There was considerable debate in our inquiry and also considerable information from people who have written in to many of us through the committee process—through email and phone calls—about their concern about the young job seekers' changes. There were a series of questions that we put to the department at our inquiry about the impact and the research behind the singularly unique and harsh changes that the government has brought in, which will withdraw the safety net for young job seekers. I know many senators will be putting information on the record about how concerned they are about this.

The National Welfare Rights Network stated in our inquiry that the changes in this measure to unemployment eligibility for young people under 30 is:

…a fundamental attack on the basic right to social security and the principle of adequate income support based on need.

ACOSS said:

The removal of any income support for a group of people not in paid work fundamentally changes the Australian income support safety net.
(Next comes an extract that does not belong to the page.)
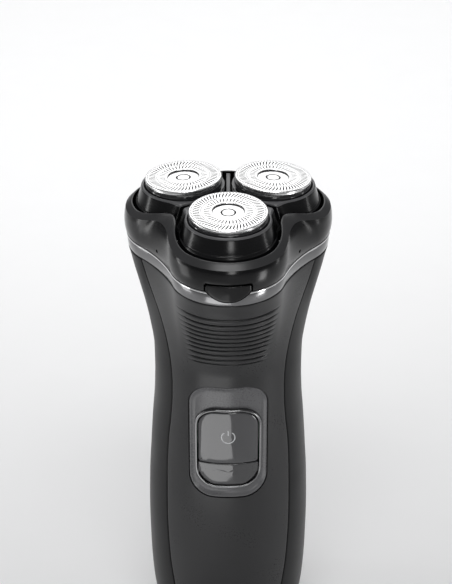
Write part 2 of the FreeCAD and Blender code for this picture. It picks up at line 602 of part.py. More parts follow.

The St Vincent de Paul Society said:

We find very concerning the idea that the government would intentionally remove any semblance of a social safety net for a particular group of people.
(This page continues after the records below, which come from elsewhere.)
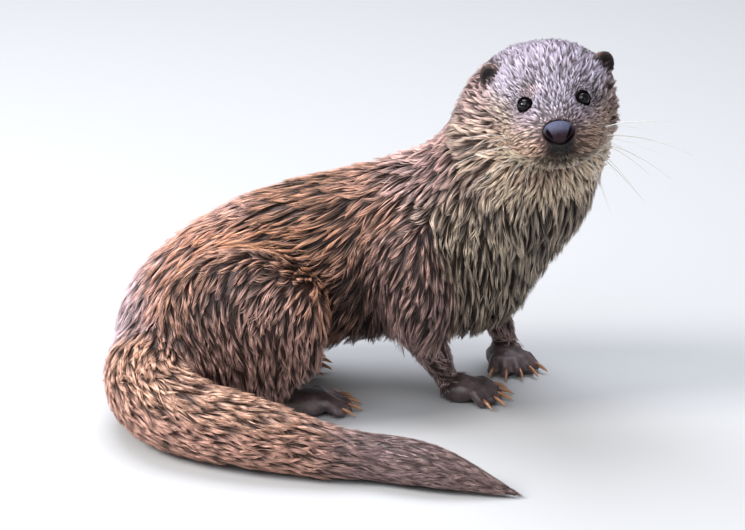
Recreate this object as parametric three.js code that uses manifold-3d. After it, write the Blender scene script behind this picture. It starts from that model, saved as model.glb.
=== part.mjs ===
// A Eurasian otter (Lutra lutra), life size: crouched on a level floor, right side to -Y, head turned
// back over the right shoulder, tail swept round in front. Millimetres, +Z up, +X the way the body faces.
// The solids reach out to the tips of the coat. The flesh is modelled whole and then parted by thin cuts.
import * as THREE from "three";
import { mergeVertices } from "three/addons/utils/BufferGeometryUtils.js";
import Module from "manifold-3d";

const wasm = await Module();
wasm.setup();

const at = (x, y, z) => new THREE.Vector3(x, y, z);
const worldUp = at(0, 0, 1);
const worldForward = at(1, 0, 0);
const worldLeft = at(0, 1, 0);
const sides = { left: 1, right: -1 };

// ---------- driving sizes ----------
const gap = 0.3; // clearance that neighbouring pieces keep
const halfGap = gap / 2;
const farAway = 900; // side of a block that stands for a half space
const bodySoftness = 26; // how widely two lumps of the body flow into one another
const headSoftness = 18;
const weld = 1e-3; // corners nearer than this are one

const head = { place: [137.5, -29, 265], yaw: -88, pitch: 5, roll: 6 };
const eye = { aside: 21.6, above: 9, radius: 6.2, proud: 2.6 };
const ear = {
  forward: 14,
  aside: 43,
  above: 22.5,
  thick: 5,
  wide: 10.5,
  tall: 12.5,
  dish: 0.62, // how much of the leaf its hollow takes
  deep: 0.9, // the hollow's depth as a share of the leaf's
  lift: 1.5, // how far the hollow lies above the middle
  lean: 24,
  splay: 24,
};
const nose = { forward: 91, above: -8, long: 8, wide: 12.5, tall: 9.5 };
const nostril = { radius: 3, forward: 6, aside: 7.75, below: 1.5, flat: 0.7 };
const mouth = { corner: 46, above: -24, tilt: 6 };
const jaw = { long: 60, wide: 100, tall: 60 }; // the block of head that the jaw is cut out with
const whisker = {
  root: 0.5,
  tip: 0.28,
  forward: 70,
  aside: 20,
  above: -15,
  spread: 9,
  droop: 7,
  sweep: 0.22,
};
const whiskerAngles = [2, -16, -31, -50, -74];
const whiskerLengths = [72, 88, 78, 68, 58];

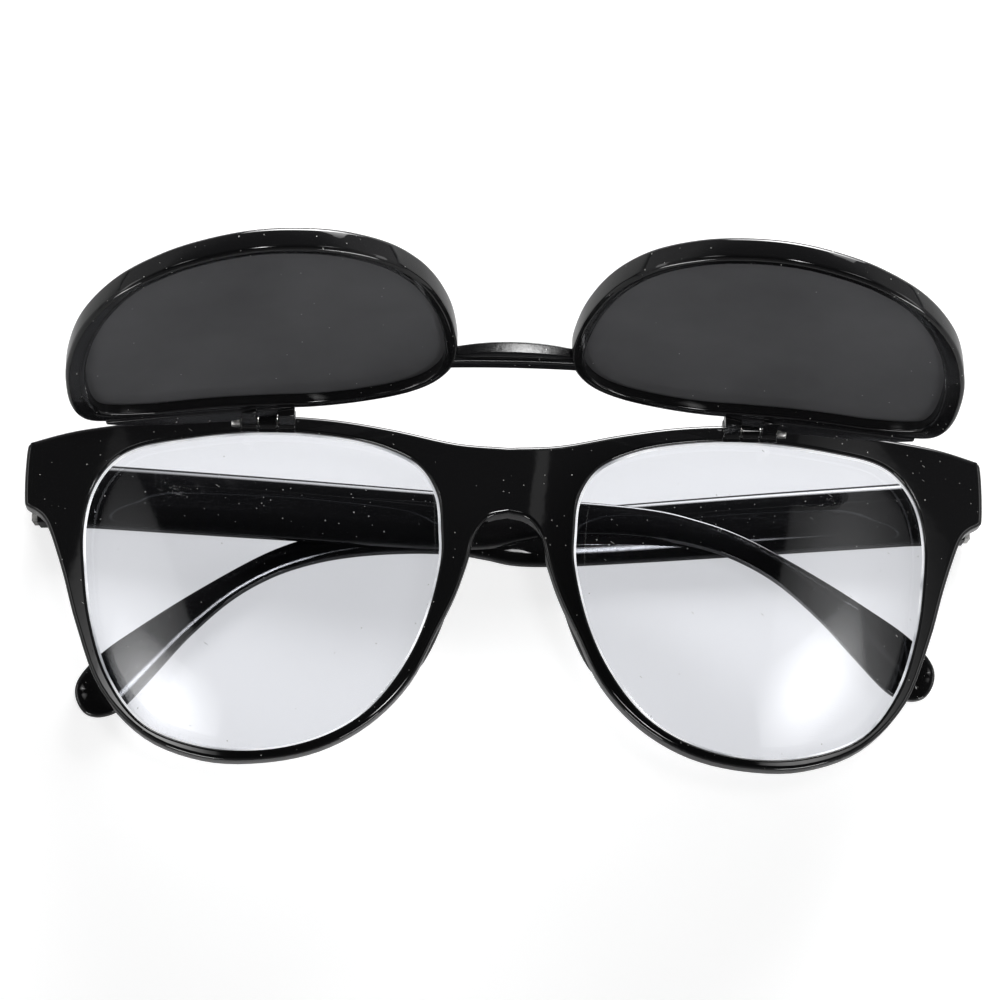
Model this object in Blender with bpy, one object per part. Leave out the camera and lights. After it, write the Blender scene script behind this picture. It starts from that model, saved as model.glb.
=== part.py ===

The Parliamentary Joint Committee on Human Rights has also pointed out that amongst all the changes that were brought forward, this particular attack on young, unemployed people does not meet the requirement to fit the human rights expectations of our community. Again, I stress that these bills—as part of a wider budget—actually attack the relationship between our citizens and our social welfare system. These do not respond to the way that we have committed to ensuring that people in need will have support.